| The task |
Below are several entries. Transcribe exactly those lines that fall from the one with "make_tag_button()" through the one with "point = shown.matrix_world", end lines included.

| Records shown |
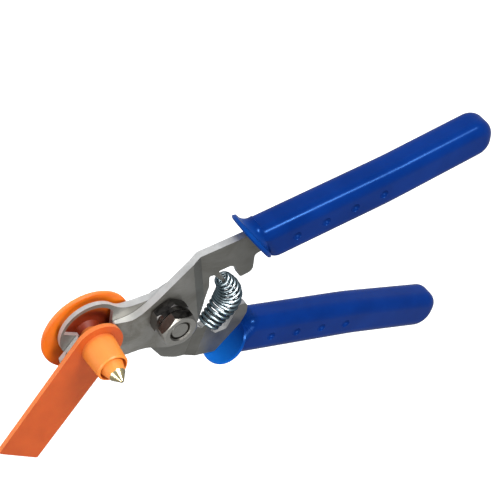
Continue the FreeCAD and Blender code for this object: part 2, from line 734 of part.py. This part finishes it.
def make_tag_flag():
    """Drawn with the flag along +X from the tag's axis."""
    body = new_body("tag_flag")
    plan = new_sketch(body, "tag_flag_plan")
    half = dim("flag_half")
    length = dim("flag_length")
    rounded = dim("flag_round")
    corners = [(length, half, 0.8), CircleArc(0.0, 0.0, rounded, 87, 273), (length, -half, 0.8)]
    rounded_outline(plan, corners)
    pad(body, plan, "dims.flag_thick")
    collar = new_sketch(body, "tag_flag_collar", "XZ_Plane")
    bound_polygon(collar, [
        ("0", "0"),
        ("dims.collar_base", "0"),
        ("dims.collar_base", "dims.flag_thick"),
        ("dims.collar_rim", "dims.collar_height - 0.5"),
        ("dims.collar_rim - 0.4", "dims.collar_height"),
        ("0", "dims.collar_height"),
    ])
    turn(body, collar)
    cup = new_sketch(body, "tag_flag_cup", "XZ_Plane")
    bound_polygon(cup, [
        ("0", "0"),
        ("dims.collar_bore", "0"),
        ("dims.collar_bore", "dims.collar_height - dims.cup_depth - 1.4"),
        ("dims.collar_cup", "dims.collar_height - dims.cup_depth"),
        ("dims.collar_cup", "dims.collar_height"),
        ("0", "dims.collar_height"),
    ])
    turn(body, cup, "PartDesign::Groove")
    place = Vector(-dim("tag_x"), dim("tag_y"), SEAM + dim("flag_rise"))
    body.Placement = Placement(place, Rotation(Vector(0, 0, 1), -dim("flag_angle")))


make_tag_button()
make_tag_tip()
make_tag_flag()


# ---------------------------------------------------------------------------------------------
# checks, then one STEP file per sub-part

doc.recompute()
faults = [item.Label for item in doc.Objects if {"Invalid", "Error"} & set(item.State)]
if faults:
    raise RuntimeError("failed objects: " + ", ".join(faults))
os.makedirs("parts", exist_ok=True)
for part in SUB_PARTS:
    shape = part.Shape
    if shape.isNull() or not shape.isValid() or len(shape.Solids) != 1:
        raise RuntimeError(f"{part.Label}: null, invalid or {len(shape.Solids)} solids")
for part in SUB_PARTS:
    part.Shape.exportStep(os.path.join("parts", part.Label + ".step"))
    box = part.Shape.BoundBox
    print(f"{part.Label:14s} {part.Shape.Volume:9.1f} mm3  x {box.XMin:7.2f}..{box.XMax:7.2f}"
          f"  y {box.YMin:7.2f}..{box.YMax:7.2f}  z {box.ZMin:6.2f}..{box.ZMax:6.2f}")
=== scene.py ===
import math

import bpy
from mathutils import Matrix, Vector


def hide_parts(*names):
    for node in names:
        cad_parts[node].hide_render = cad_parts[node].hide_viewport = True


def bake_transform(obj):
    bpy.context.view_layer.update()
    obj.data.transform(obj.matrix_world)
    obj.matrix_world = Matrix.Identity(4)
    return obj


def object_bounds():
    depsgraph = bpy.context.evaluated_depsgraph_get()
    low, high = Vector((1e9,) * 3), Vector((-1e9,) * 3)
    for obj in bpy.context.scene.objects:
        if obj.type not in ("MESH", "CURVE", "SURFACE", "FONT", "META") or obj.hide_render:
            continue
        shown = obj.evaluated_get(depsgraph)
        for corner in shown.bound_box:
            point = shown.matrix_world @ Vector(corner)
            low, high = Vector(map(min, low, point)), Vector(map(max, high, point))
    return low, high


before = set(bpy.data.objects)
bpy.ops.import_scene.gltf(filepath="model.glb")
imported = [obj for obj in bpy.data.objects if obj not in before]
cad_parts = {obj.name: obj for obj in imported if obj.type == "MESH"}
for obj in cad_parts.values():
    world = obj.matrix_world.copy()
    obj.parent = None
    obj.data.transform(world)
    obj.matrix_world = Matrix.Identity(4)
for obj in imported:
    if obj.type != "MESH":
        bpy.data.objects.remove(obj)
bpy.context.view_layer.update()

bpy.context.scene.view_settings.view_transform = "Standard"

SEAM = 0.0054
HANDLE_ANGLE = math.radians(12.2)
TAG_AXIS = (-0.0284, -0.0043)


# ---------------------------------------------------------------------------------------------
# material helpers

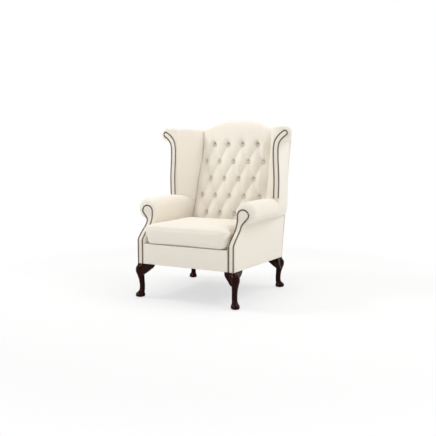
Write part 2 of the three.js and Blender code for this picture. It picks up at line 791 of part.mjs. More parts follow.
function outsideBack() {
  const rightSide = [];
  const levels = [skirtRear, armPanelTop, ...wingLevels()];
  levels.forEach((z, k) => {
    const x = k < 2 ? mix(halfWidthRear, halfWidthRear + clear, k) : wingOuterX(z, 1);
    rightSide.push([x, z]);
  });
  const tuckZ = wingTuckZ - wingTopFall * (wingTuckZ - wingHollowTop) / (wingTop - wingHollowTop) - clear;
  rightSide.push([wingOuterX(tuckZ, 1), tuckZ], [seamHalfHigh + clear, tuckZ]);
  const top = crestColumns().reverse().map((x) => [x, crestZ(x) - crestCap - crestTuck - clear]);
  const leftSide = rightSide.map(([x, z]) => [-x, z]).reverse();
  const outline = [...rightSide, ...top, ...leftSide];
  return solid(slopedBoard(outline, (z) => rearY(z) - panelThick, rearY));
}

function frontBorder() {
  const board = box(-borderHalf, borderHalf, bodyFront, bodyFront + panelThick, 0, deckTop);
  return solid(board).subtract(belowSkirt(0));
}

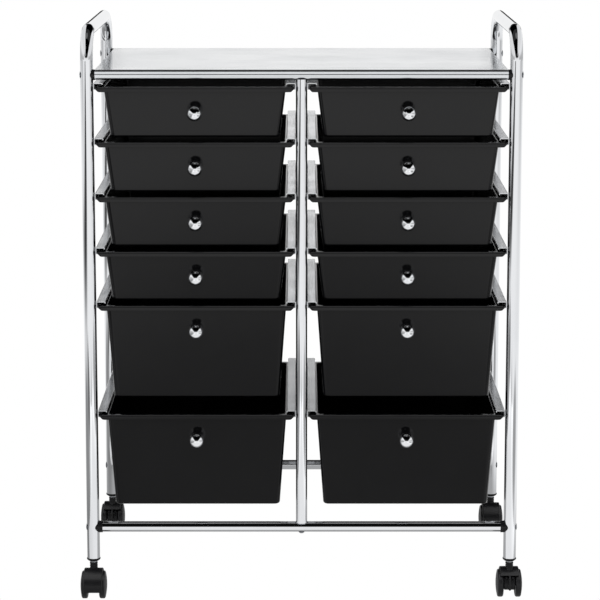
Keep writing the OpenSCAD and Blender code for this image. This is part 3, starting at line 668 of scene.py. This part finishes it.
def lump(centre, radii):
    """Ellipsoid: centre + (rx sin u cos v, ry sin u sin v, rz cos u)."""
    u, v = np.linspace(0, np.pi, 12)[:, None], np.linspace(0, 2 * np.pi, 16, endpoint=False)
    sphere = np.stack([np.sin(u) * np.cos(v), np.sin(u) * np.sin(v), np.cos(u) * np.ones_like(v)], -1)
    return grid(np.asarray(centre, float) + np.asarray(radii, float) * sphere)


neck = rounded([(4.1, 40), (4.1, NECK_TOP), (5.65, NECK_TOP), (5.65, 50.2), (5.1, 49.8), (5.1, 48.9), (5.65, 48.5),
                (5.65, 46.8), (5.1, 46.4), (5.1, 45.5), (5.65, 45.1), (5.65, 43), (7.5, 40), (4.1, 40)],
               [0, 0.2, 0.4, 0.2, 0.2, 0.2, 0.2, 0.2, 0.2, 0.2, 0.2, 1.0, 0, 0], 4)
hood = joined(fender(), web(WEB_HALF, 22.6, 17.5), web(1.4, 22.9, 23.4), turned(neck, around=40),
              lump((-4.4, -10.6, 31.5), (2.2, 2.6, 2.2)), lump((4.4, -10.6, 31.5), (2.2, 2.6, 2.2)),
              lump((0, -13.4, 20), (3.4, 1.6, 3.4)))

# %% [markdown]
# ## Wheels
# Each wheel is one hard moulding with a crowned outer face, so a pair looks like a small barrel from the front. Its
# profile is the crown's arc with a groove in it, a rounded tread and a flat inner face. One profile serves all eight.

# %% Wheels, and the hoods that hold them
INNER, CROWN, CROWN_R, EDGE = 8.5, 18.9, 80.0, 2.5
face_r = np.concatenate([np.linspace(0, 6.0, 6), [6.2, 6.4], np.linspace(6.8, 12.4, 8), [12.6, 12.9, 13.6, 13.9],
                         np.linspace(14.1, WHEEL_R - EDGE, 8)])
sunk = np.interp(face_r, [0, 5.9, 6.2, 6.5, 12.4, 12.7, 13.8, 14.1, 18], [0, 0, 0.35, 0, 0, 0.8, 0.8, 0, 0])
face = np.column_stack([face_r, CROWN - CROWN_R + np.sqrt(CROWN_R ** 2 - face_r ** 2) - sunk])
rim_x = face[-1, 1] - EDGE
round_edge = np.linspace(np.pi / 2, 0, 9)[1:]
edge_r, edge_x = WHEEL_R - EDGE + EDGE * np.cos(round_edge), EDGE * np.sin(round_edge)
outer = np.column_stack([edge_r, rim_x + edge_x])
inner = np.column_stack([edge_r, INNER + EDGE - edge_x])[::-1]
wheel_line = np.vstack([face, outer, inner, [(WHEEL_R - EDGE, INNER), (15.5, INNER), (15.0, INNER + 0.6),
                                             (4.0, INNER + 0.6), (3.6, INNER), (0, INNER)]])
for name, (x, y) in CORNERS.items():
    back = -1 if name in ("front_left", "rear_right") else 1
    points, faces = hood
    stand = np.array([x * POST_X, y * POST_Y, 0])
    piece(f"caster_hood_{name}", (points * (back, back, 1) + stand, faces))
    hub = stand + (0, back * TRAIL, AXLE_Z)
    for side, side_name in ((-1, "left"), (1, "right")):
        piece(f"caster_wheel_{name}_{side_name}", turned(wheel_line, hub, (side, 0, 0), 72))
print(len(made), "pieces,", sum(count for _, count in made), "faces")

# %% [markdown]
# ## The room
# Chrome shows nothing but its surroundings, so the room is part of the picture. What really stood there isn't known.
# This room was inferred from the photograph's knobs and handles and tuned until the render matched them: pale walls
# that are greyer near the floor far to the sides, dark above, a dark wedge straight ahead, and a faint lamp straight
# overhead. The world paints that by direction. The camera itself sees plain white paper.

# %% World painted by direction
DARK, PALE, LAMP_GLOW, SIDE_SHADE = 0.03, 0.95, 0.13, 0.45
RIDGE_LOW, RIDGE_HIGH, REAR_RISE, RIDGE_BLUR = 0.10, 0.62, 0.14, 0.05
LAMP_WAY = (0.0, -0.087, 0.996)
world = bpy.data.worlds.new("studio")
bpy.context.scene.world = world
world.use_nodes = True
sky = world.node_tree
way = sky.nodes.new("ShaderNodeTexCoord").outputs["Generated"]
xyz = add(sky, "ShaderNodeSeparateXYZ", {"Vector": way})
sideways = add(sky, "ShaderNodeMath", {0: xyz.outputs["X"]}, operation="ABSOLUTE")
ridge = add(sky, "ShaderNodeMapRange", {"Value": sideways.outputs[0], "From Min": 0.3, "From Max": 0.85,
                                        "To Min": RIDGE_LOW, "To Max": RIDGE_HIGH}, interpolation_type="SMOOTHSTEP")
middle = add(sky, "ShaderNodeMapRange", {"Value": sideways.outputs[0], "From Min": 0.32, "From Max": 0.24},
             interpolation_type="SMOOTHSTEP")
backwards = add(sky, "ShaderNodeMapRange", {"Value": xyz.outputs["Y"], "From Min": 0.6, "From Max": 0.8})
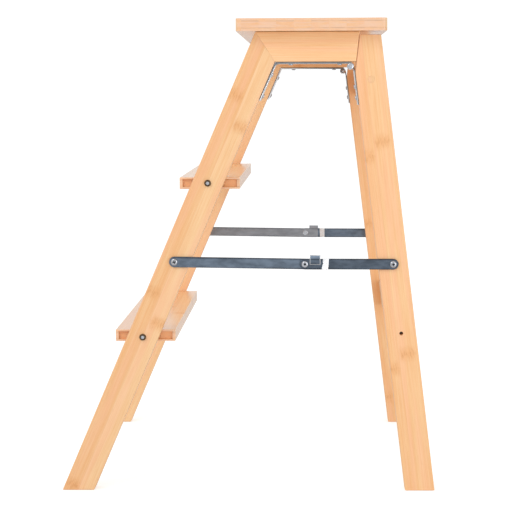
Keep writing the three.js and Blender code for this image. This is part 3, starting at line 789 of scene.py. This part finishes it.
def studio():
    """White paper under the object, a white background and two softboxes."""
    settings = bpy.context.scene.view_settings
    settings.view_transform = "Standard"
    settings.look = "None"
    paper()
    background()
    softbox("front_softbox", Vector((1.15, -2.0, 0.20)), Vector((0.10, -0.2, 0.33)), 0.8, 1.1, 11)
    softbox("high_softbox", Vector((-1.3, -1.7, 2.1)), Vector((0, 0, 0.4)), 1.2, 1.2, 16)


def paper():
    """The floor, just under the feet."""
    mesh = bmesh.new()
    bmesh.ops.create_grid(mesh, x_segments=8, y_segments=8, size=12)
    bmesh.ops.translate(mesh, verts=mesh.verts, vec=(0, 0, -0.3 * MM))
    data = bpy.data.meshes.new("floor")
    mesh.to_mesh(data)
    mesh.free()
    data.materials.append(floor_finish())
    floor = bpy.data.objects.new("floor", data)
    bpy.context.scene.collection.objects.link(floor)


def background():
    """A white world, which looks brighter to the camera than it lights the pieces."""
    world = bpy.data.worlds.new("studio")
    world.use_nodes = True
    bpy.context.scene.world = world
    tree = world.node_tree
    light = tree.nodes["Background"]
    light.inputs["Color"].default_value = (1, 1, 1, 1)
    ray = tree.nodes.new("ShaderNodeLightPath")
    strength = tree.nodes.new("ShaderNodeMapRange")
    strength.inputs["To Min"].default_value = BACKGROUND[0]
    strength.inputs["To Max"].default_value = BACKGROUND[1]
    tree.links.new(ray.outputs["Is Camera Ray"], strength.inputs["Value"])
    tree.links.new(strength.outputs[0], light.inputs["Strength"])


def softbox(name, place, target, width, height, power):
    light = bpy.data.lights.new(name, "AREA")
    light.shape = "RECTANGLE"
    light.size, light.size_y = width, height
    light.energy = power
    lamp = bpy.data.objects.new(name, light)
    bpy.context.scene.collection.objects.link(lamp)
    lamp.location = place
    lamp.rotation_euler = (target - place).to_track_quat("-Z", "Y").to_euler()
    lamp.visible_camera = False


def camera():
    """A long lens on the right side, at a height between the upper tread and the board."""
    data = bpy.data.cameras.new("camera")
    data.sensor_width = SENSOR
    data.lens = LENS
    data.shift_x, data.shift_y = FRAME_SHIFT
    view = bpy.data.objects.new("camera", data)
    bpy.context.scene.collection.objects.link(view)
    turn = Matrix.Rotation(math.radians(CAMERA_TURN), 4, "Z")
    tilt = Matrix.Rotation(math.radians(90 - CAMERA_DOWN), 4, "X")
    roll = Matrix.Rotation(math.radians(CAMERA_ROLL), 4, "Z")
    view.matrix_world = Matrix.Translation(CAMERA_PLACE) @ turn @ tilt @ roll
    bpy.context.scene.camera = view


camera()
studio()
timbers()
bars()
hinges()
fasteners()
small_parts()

| Correct result |
make_tag_button()
make_tag_tip()
make_tag_flag()


# ---------------------------------------------------------------------------------------------
# checks, then one STEP file per sub-part

doc.recompute()
faults = [item.Label for item in doc.Objects if {"Invalid", "Error"} & set(item.State)]
if faults:
    raise RuntimeError("failed objects: " + ", ".join(faults))
os.makedirs("parts", exist_ok=True)
for part in SUB_PARTS:
    shape = part.Shape
    if shape.isNull() or not shape.isValid() or len(shape.Solids) != 1:
        raise RuntimeError(f"{part.Label}: null, invalid or {len(shape.Solids)} solids")
for part in SUB_PARTS:
    part.Shape.exportStep(os.path.join("parts", part.Label + ".step"))
    box = part.Shape.BoundBox
    print(f"{part.Label:14s} {part.Shape.Volume:9.1f} mm3  x {box.XMin:7.2f}..{box.XMax:7.2f}"
          f"  y {box.YMin:7.2f}..{box.YMax:7.2f}  z {box.ZMin:6.2f}..{box.ZMax:6.2f}")
=== scene.py ===
import math

import bpy
from mathutils import Matrix, Vector


def hide_parts(*names):
    for node in names:
        cad_parts[node].hide_render = cad_parts[node].hide_viewport = True


def bake_transform(obj):
    bpy.context.view_layer.update()
    obj.data.transform(obj.matrix_world)
    obj.matrix_world = Matrix.Identity(4)
    return obj


def object_bounds():
    depsgraph = bpy.context.evaluated_depsgraph_get()
    low, high = Vector((1e9,) * 3), Vector((-1e9,) * 3)
    for obj in bpy.context.scene.objects:
        if obj.type not in ("MESH", "CURVE", "SURFACE", "FONT", "META") or obj.hide_render:
            continue
        shown = obj.evaluated_get(depsgraph)
        for corner in shown.bound_box:
            point = shown.matrix_world @ Vector(corner)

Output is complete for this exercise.